— START OF Extracted data —
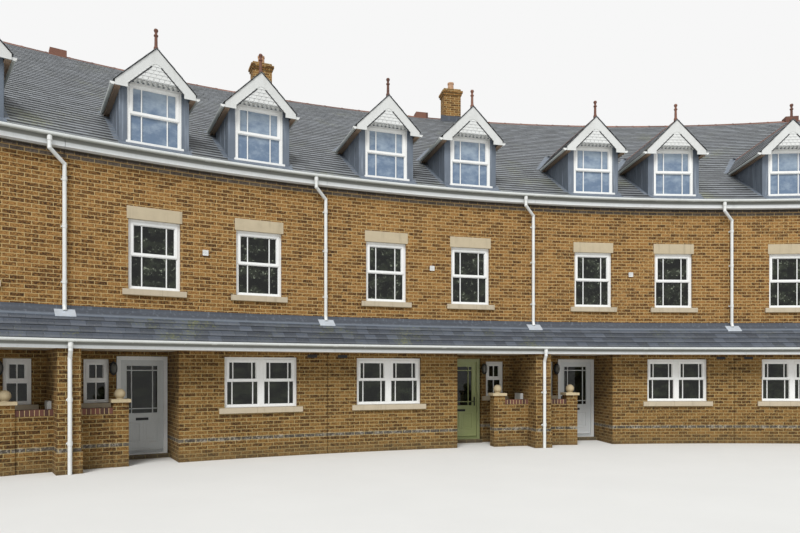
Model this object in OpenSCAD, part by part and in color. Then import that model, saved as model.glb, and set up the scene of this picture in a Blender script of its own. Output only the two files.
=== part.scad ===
// Crescent of five three-storey terraced houses with a continuous lean-to, recessed porches
// and pairs of gabled dormers. The origin is on the ground below the middle of the upper front wall,
// +X runs along the row and +Y runs into the houses. All sizes are in millimetres.

/* [Row] */
// Number of houses
houses = 5; // [1:1:6]
// Frontage of one house, measured along the face of the upper front wall
house_w = 5060; // [4600:10:6500]
// Radius of the face of the upper front wall, about a point in front of the row
crescent_r = 24900; // [18000:100:60000]
// Depth of a house over its front and rear walls
house_d = 14400; // [9000:100:16000]

/* [Walls] */
// Thickness of the outside walls
wall_t = 300; // [200:5:400]
// Thickness of a party wall at half the depth of the house
party_t = 300; // [200:5:400]
// Open movement joint between the brickwork of two houses
movement_joint = 10; // [6:1:16]
// Distance that the ground-floor window wall stands before the upper wall
window_wall_out = 200; // [120:5:250]
// Projection of the corbelled brick course under the eaves
corbel_out = 30; // [15:1:60]
// Height of the corbelled brick course
corbel_h = 75; // [50:1:150]
// Clearance between pieces that meet, so that neither enters the other
fit_gap = 0.3; // [0.2:0.1:0.8]

/* [Levels] */
// Top of the ground floor
ground_floor_z = 75; // [40:1:150]
// Thickness of a timber upper floor with its ceiling
floor_t = 250; // [200:5:350]
// Top of the first floor
first_floor_z = 2700; // [2600:10:3000]
// Top of the attic floor
attic_floor_z = 5300; // [5100:10:5500]
// Underside of the boarded eaves
eaves_z = 5780; // [5650:10:6000]
// Top of the slates at the eaves
slate_edge_z = 5990; // [5950:5:6200]
// Top of the slates at the ridge
ridge_z = 10560; // [9000:10:11500]

/* [Roof] */
// Depth of the roof measured upright, from slates to ceiling
roof_t = 200; // [150:5:300]
// Projection of the boarded eaves
eaves_out = 150; // [100:5:200]
// Overhang of the slates past the eaves board
slate_out = 30; // [10:1:45]
// Thickness of an eaves board
board_t = 20; // [15:1:30]
// Thickness of the slates where they pass the eaves board
slate_lip = 30; // [15:1:40]
// Gap between the roofs of two houses
roof_joint = 6; // [3:1:12]
// Width of a ridge tile down each slope
ridge_leg = 170; // [120:5:250]
// Thickness of a ridge tile
ridge_t = 25; // [15:1:40]
// Length of a ridge vent
vent_l = 420; // [300:10:600]
// Height of a ridge vent over the slates
vent_h = 120; // [80:5:200]

/* [Lean-to] */
// Projection of the lean-to's eaves board before the upper wall
lean_out = 740; // [700:5:900]
// Underside of the lean-to's soffit
soffit_z = 2170; // [2150:5:2300]
// Top of the lean-to's slates at their edge
lean_edge_z = 2330; // [2310:5:2500]
// Top of the lean-to's slates at the upper wall
lean_top_z = 2890; // [2850:5:3000]
// Thickness of the lean-to's roof measured upright
lean_t = 110; // [80:5:160]
// Height that the lead flashing turns up the wall
flashing_up = 75; // [50:5:150]
// Width of the lead flashing on the slates
flashing_w = 180; // [100:5:250]
// Thickness of dressed lead
lead_t = 6; // [3:1:10]

/* [Porch] */
// Distance from the party line to the porch's side wall
porch_w = 1975; // [1900:5:2200]
// Depth of the porch behind the face of the upper wall
porch_d = 800; // [600:10:1000]
// Thickness of the fin wall between two porches
fin_t = 380; // [330:5:450]
// Distance that the fin wall stands before the upper wall
fin_out = 650; // [500:5:680]
// Projection of the fin wall's plinth
plinth_out = 25; // [10:1:40]
// Height of the fin wall's plinth
plinth_h = 375; // [225:75:525]
// Thickness of the low porch wall
low_wall_t = 215; // [150:5:220]
// Height of the low porch wall under its coping
low_wall_h = 990; // [750:5:1050]
// Height of the brick-on-edge coping
coping_h = 110; // [90:5:130]
// Overhang of the coping
coping_out = 5; // [0:1:20]
// Distance from the party line to the post at the end of the low wall
post_u = 790; // [700:5:820]
// Width of the post
post_w = 270; // [230:5:290]
// Height of the post
post_h = 1195; // [1110:5:1250]
// Overhang of the post's stone cap
cap_out = 35; // [15:1:50]
// Thickness of the post's stone cap
cap_t = 60; // [40:1:90]
// Radius of the stone ball
ball_r = 98; // [70:1:110]

/* [Windows] */
// Distance from the party line at the porch to the first upper window's middle
window_u1 = 1570; // [1400:5:1700]
// Distance from the party line at the porch to the second upper window's middle
window_u2 = 3630; // [3500:5:3750]
// Width of an upper window
window_w = 960; // [800:5:1050]
// Height of an upper window
window_h = 1340; // [1100:5:1450]
// Sill level of an upper window
window_z = 3340; // [3250:5:3400]
// Width of a ground-floor window
ground_window_w = 1510; // [1300:5:1600]
// Height of a ground-floor window
ground_window_h = 1030; // [900:5:1080]
// Sill level of a ground-floor window
ground_window_z = 1030; // [950:5:1060]
// Brickwork between a porch window and the door frame beside it
door_pier = 120; // [115:5:200]
// Width of a porch window
porch_window_w = 460; // [400:5:500]
// Height of a porch window
porch_window_h = 860; // [700:5:900]
// Sill level of a porch window
porch_window_z = 1150; // [1100:5:1200]
// Height of a window on the ground floor at the rear
rear_window_h = 1180; // [1000:5:1250]
// Sill level of a window on the ground floor at the rear
rear_window_z = 900; // [850:5:1000]
// Share of a house's width at which the rear windows stand
rear_window_share = 0.27; // [0.22:0.01:0.35]
// Width of a window's outer frame
frame_w = 55; // [40:1:70]
// Depth of a window's outer frame
frame_d = 70; // [60:1:90]
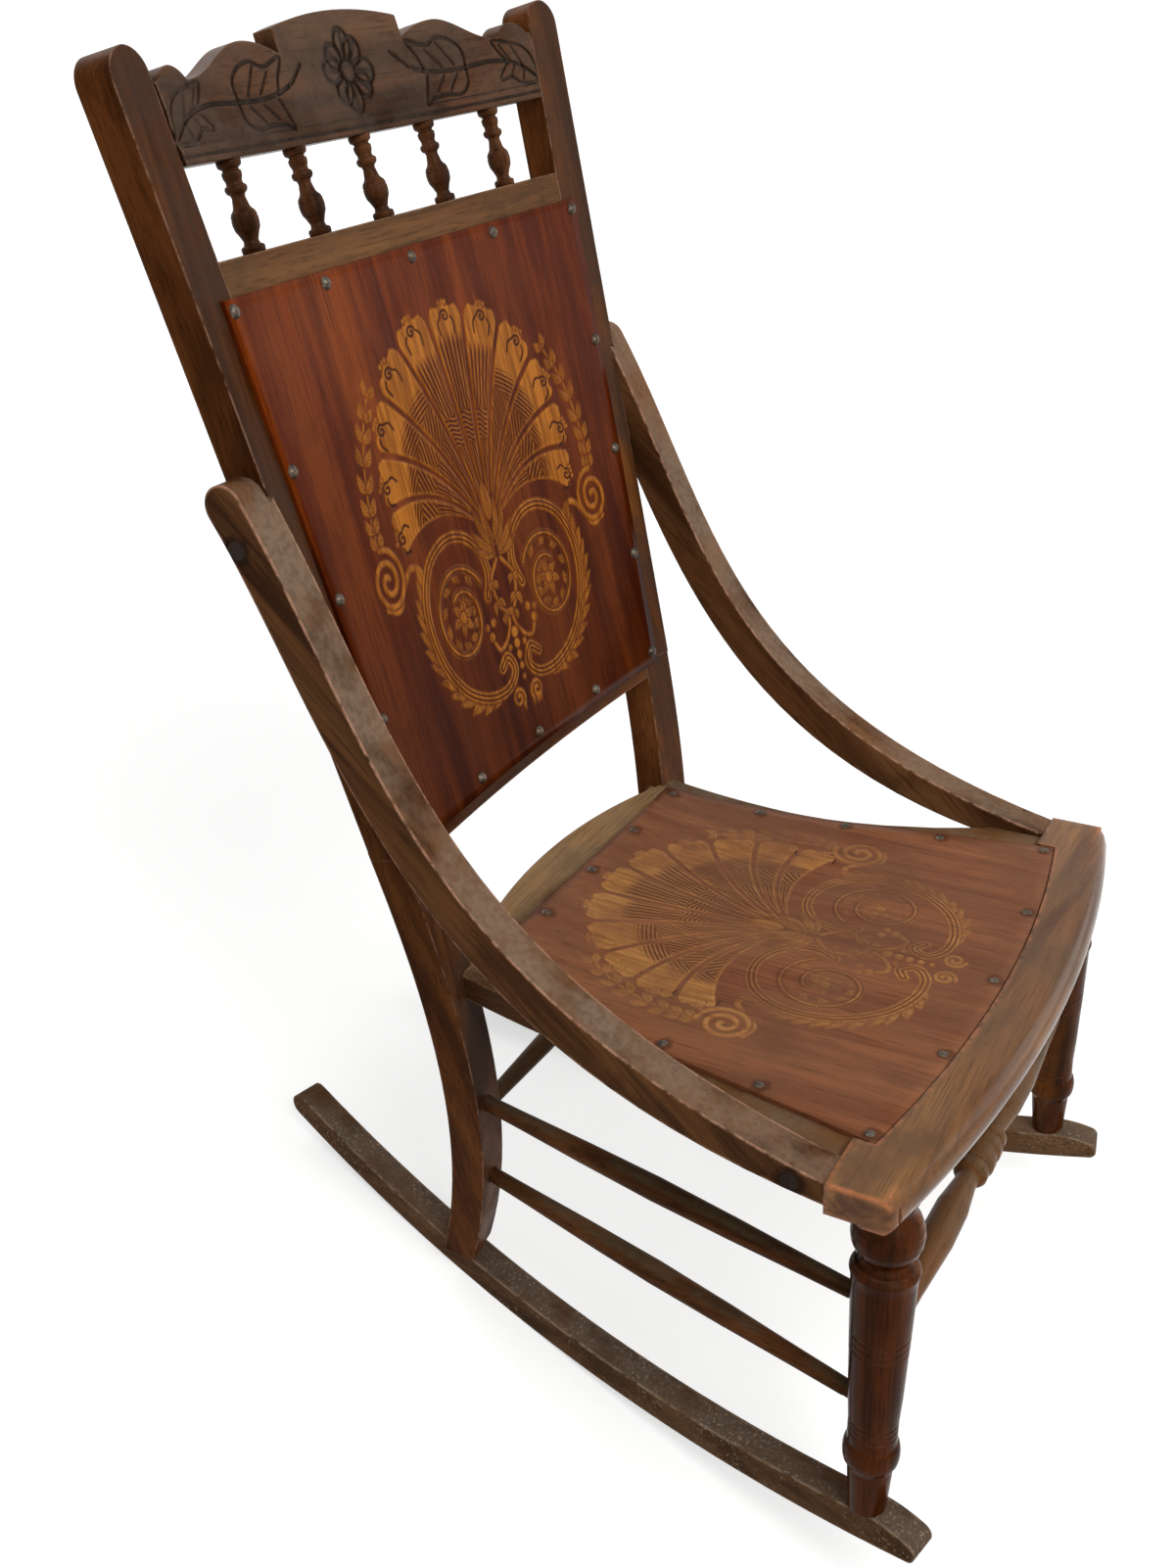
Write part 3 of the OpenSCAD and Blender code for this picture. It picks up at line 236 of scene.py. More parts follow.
def wood(name, axis, dark, mid, light, worn, edge_wear_and_highlight=0.5, grey=(0.1, 0.07, 0.05), dust=0.3,
         dust_from=0.35, dust_way=(0, -0.35, 0.94), gloss=0.38, coat=0.0, shine=0.03, figure=1.0,
         swirl=0.6, blotch=0.5, edge=0.0022, crevice_shade=0.7, grit=0.0, seed=0.0, press=None,
         stains=(), stain_reach=0.012, stain_depth=0.7):
    """Old varnished wood, with streaks, pores, blotches, rubbed edges that on some pieces also stand for a
    painted highlight, painted shade in crevices, dust and stains.
    """
    material = bpy.data.materials.new(name)
    material.use_nodes = True
    g = Graph(material.node_tree)
    where = g.node("ShaderNodeTexCoord").outputs["Object"]
    offset = (seed, seed * 0.7, -seed)
    shifted = g.node("ShaderNodeVectorMath", {0: where, 1: offset}, operation="ADD").outputs[0]
    long_grain = grain_vector(g, shifted, axis, 14.0)
    fine_grain = grain_vector(g, shifted, axis, 26.0)
    streak = g.noise(long_grain, 46.0 * figure, 5.0, 0.6, swirl)
    band = g.noise(long_grain, 15.0 * figure, 2.0, 0.5, swirl * 1.6)
    pore = g.noise(fine_grain, 620.0, 2.0, 0.6)
    cloud = g.noise(shifted, 17.0, 4.0, 0.6)
    speck = g.noise(shifted, 210.0, 2.0, 0.5)

    # streaks, lighter bands, dark pores and dark clouds
    colour = g.mix(g.ramp(streak, 0.34, 0.66), dark, mid)
    colour = g.mix(g.math("MULTIPLY", g.ramp(band, 0.46, 0.7), 0.75), colour, light)
    pore_dark = tuple(0.4 * c for c in dark)
    cloud_dark = tuple(0.8 * c for c in dark)
    colour = g.mix(g.math("MULTIPLY", g.ramp(pore, 0.5, 0.68), PORE_SHARE), colour, pore_dark)
    colour = g.mix(g.math("MULTIPLY", g.ramp(cloud, 0.5, 0.72), blotch), colour, cloud_dark)
    relief = None
    if press:
        colour, relief = press(g, colour, where)

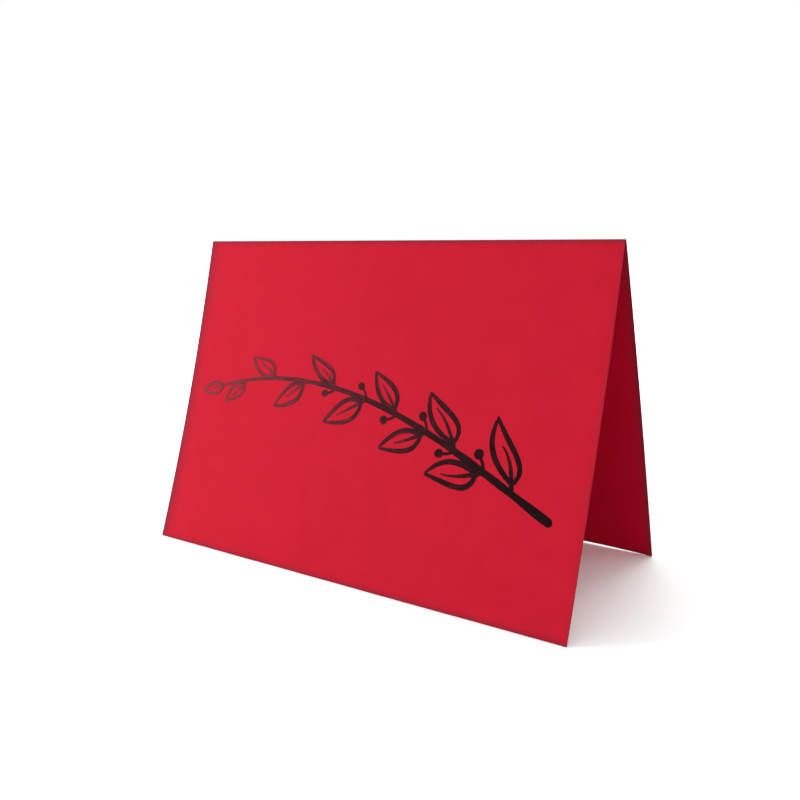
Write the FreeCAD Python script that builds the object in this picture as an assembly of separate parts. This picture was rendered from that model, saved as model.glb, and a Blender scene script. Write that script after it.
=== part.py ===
— END OF Extracted data —
Brief: Please print the lines from the start of the records up to and including the line with "are in millimetres.", copying each one exactly and leaving out the rest.

Correct result:
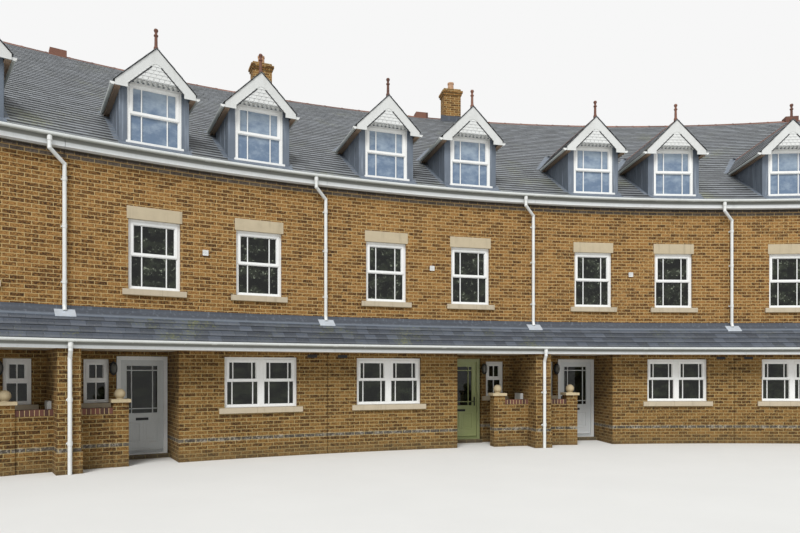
Model this object in OpenSCAD, part by part and in color. Then import that model, saved as model.glb, and set up the scene of this picture in a Blender script of its own. Output only the two files.
=== part.scad ===
// Crescent of five three-storey terraced houses with a continuous lean-to, recessed porches
// and pairs of gabled dormers. The origin is on the ground below the middle of the upper front wall,
// +X runs along the row and +Y runs into the houses. All sizes are in millimetres.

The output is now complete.